Your objective -
Restate word for word the lines that begin the listing and end with the line holding "wasm.setup();".

Data shown -

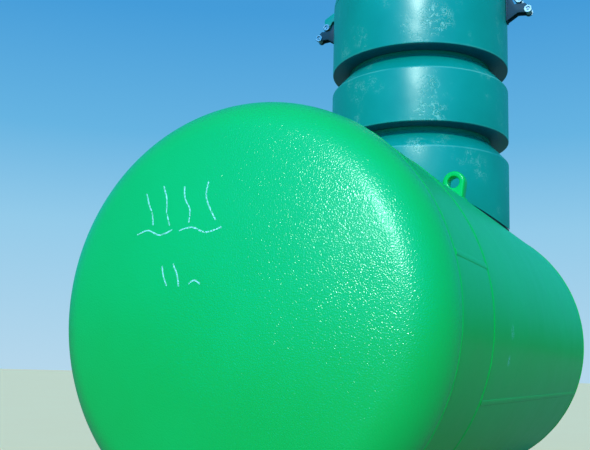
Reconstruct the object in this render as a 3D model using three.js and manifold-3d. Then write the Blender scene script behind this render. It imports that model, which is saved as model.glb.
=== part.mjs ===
// Domestic LPG tank for burial: a horizontal welded steel vessel with dished ends,
// standing on four welded feet, with a stacked plastic service neck and a closed lid.
// Millimetres, +Z up. X runs along the vessel, and the origin is under its middle, on the floor.
import * as THREE from 'three';
import { mergeVertices } from 'three/addons/utils/BufferGeometryUtils.js';
import Module from 'manifold-3d';

const wasm = await Module();
wasm.setup();

// Driving dimensions of the vessel
const tankRadius = 600;
const plate = 6.5;
const seamToSeam = 2050;
const crownRadius = 2100;
const knuckleRadius = 150;
const headSkirt = 2;
const nearCourseLength = 320;
const footClearance = 100;
const axisHeight = tankRadius + footClearance;
const gap = 0.3;

// Weld beads
const beadWidth = 14;
const beadHeight = 2.6;
const mainSeamAngle = -158;
const nearSeamAngle = 165;

// Lifting lugs: a thick eye on each side of the vessel, near its centre of gravity
const lugAlong = -16;
const lugSide = 289;
const lugThickness = 46;
const lugEyeRadius = 43;
const lugHoleRadius = 23;
const lugEyeHeight = 46;
const lugBaseWidth = 64;
const lugRootDepth = 45;

// Feet
const footAlong = 800;
const footSide = 255;
const footPlate = { along: 140, across: 200, thick: 12 };
const legWeb = { along: 100, across: 160, thick: 10 };

// Service neck, its levels measured up from the vessel's axis
const neckX = 412;
const neckRadius = 390;
const spigotRadius = 314;
const neckWall = 9;
const sealThickness = 6;
const sealSetBack = 2;
const sealOverhang = 6;
const moduleEdge = 6;
const neckLevels = {
  lowerShoulder: 755,
  middleBottom: 855,
  middleShoulder: 1083,
  upperBottom: 1182,
  upperTop: 1493,
};
const shoulderRise = 84;
const spigotRise = 50;
const lidCornerRadius = 120;
const lidCrownRise = 16;
const lidLip = 24;
const rimInset = 30;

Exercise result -
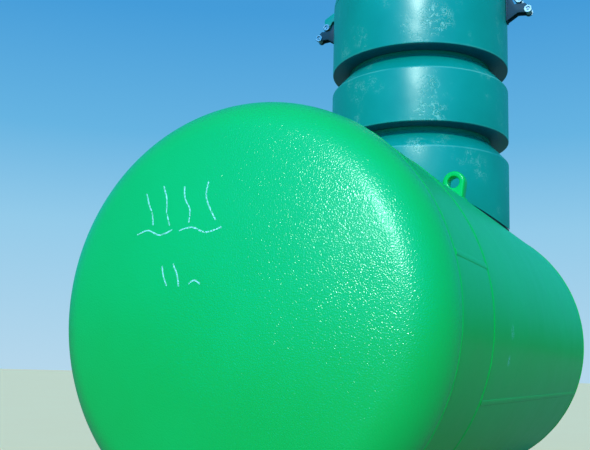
Reconstruct the object in this render as a 3D model using three.js and manifold-3d. Then write the Blender scene script behind this render. It imports that model, which is saved as model.glb.
=== part.mjs ===
// Domestic LPG tank for burial: a horizontal welded steel vessel with dished ends,
// standing on four welded feet, with a stacked plastic service neck and a closed lid.
// Millimetres, +Z up. X runs along the vessel, and the origin is under its middle, on the floor.
import * as THREE from 'three';
import { mergeVertices } from 'three/addons/utils/BufferGeometryUtils.js';
import Module from 'manifold-3d';

const wasm = await Module();
wasm.setup();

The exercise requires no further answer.